He acknowledges he has learned from his time doing retail, such as realizing he has to deal with his customers, no matter who they are. And he wishes he´d gone slower in school toward a BA degree rather than the quick tech school certificate he did obtain. He says he has learned patience and acquired some better conversational skills.
Those things, if he really learned them, should take him further in his chosen career. That he blogged about his former employer specifically ... not so good. And now, he´ll learn that.
|
| |
|
Reply 13 - Posted by:
bluefindad, 1/1/2013 9:31:46 AM (No. 9092884)
Oh! The irony!
The CEO of Best Buy got canned because of an innapropriate relationship with a female staffer. Anybody remember Bill Clinton?
|
Reply 14 - Posted by:
bobgray2, 1/1/2013 9:47:37 AM (No. 9092912)
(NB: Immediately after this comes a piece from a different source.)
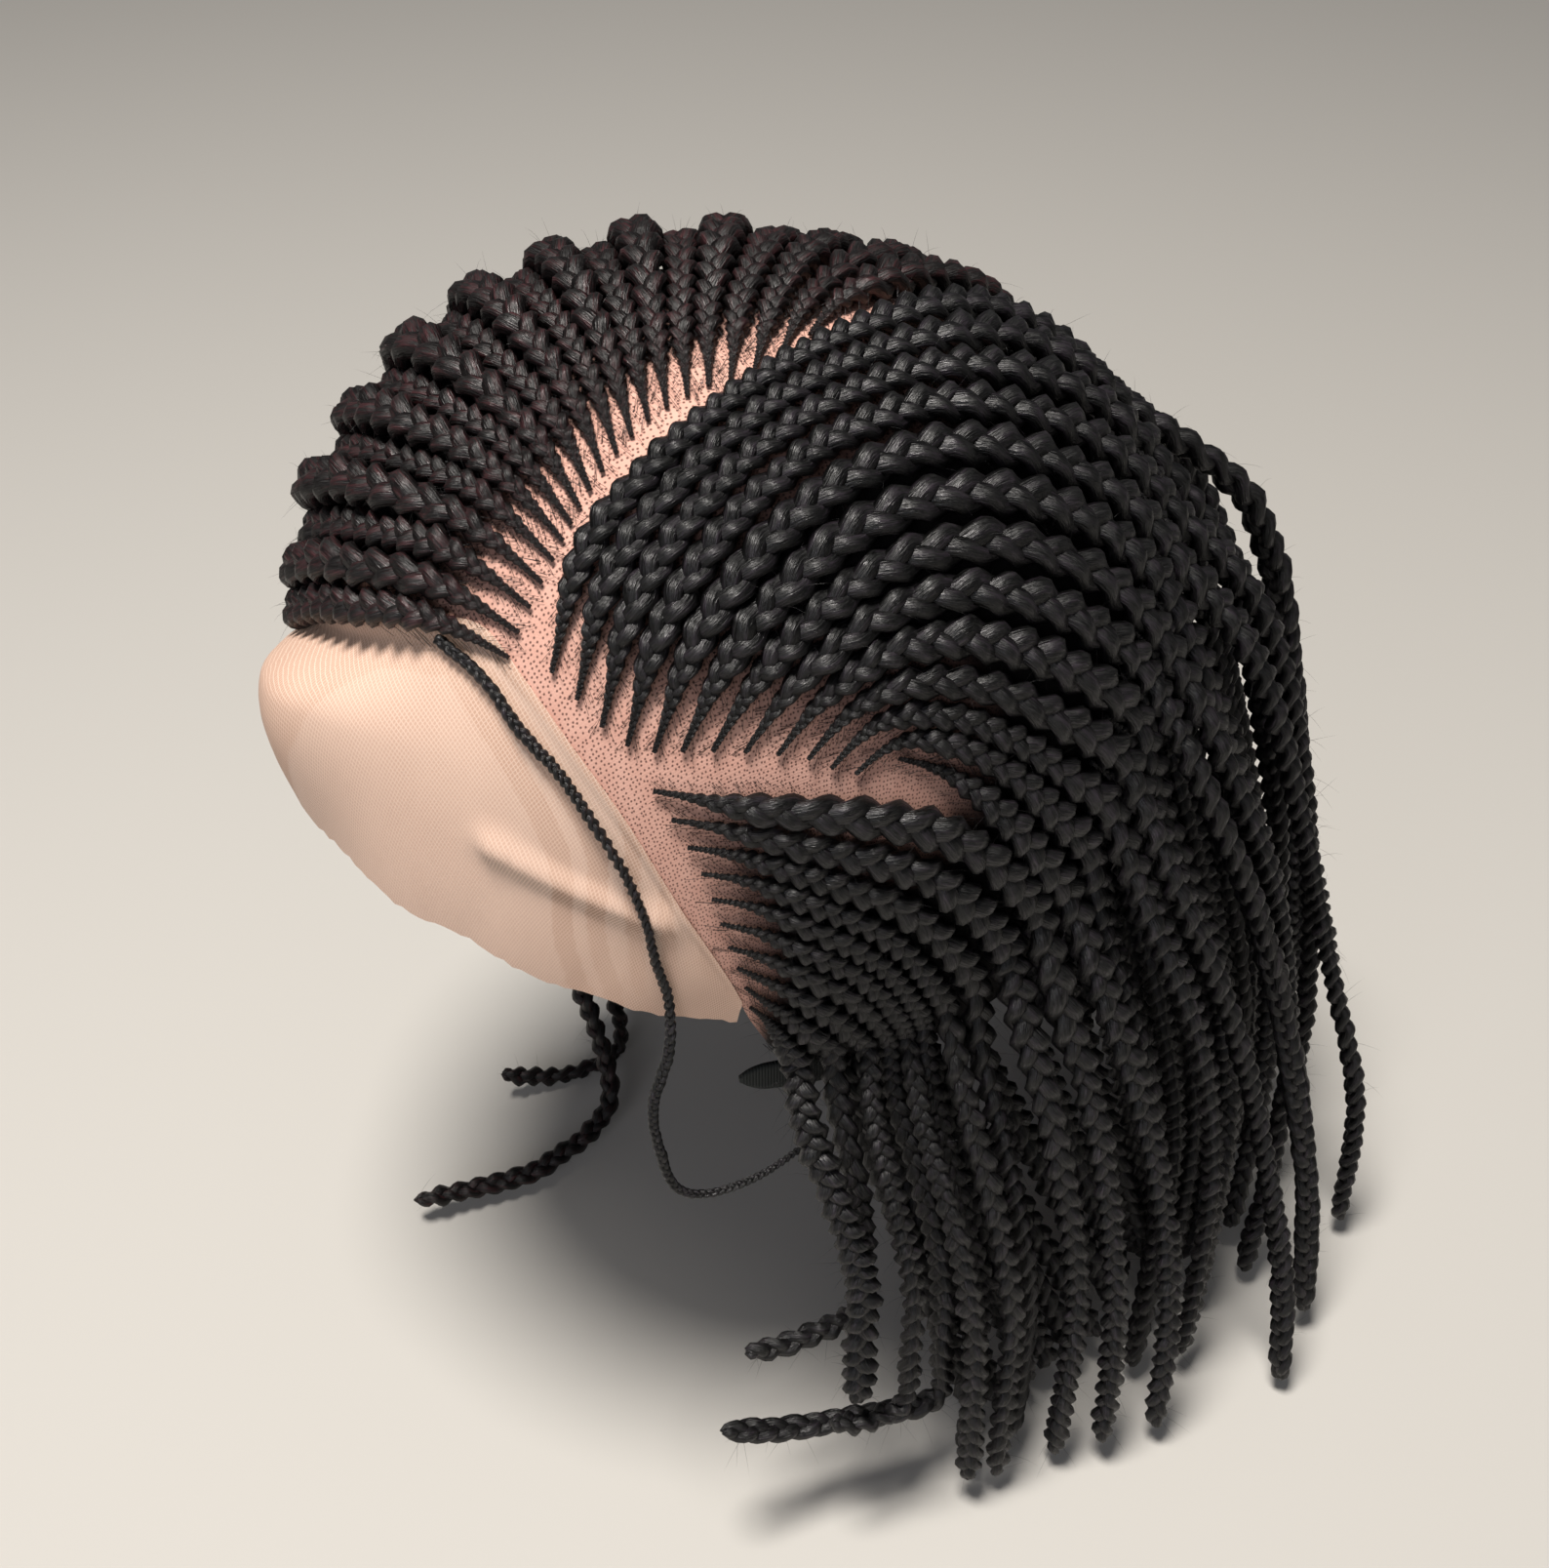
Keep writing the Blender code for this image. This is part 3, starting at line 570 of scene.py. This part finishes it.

The only way to avoid having a jerk for a boss, is to work for yourself. And even that is no guarantee.
|
Reply 15 - Posted by:
rubberneck, 1/1/2013 9:52:42 AM (No. 9092921)
Jay: And now we’re in the age of the geeks and The Big Bang Theory fan-girls that think you’re sexy because you know how to reset their routers. But no one really likes real geeks. Sheldon is a funny character with a script. Real geeks are rarely funny, they’re awkward in conversations, and are annoying with their obsessions. You know who really likes geeks? Your Grandma.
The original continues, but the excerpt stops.